Your task is to copy a single run of lines that starts at the line with "zip(*points))), Vector(map(max, zip(*points)))" and stops at the line with "obj.matrix_world = Matrix.Identity(4)", keeping both ends. Copy nothing else.

◆ **DATASET ROWS**:
— BEGIN —
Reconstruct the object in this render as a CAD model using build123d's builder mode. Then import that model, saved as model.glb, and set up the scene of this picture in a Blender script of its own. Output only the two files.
— END —
— BEGIN —
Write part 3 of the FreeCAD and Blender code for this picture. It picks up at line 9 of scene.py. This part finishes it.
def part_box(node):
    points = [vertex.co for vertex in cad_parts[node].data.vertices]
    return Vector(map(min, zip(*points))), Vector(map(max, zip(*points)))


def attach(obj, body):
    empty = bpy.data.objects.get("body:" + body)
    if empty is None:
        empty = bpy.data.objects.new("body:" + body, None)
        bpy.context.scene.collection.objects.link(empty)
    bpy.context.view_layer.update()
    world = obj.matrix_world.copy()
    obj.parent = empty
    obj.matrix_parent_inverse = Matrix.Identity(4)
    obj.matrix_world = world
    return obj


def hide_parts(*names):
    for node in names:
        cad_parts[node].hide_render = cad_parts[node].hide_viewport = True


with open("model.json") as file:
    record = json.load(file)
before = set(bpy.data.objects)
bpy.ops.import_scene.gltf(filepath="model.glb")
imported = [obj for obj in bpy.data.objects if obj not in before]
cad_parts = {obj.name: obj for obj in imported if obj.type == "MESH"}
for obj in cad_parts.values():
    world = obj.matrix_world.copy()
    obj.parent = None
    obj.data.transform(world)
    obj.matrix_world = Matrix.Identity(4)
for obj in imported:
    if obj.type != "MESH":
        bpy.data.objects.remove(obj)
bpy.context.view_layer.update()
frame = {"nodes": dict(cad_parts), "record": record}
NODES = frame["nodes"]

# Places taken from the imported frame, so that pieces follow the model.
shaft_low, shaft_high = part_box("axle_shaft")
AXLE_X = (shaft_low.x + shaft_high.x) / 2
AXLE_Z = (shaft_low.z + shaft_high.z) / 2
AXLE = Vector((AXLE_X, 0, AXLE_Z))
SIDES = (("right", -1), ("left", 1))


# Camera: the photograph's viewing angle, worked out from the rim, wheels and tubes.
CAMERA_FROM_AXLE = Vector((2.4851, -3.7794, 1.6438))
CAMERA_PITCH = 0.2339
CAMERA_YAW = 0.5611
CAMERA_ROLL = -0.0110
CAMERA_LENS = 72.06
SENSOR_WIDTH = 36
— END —
◆ **ANSWER FOR THIS EXERCISE**:
    return Vector(map(min, zip(*points))), Vector(map(max, zip(*points)))


def attach(obj, body):
    empty = bpy.data.objects.get("body:" + body)
    if empty is None:
        empty = bpy.data.objects.new("body:" + body, None)
        bpy.context.scene.collection.objects.link(empty)
    bpy.context.view_layer.update()
    world = obj.matrix_world.copy()
    obj.parent = empty
    obj.matrix_parent_inverse = Matrix.Identity(4)
    obj.matrix_world = world
    return obj


def hide_parts(*names):
    for node in names:
        cad_parts[node].hide_render = cad_parts[node].hide_viewport = True


with open("model.json") as file:
    record = json.load(file)
before = set(bpy.data.objects)
bpy.ops.import_scene.gltf(filepath="model.glb")
imported = [obj for obj in bpy.data.objects if obj not in before]
cad_parts = {obj.name: obj for obj in imported if obj.type == "MESH"}
for obj in cad_parts.values():
    world = obj.matrix_world.copy()
    obj.parent = None
    obj.data.transform(world)
    obj.matrix_world = Matrix.Identity(4)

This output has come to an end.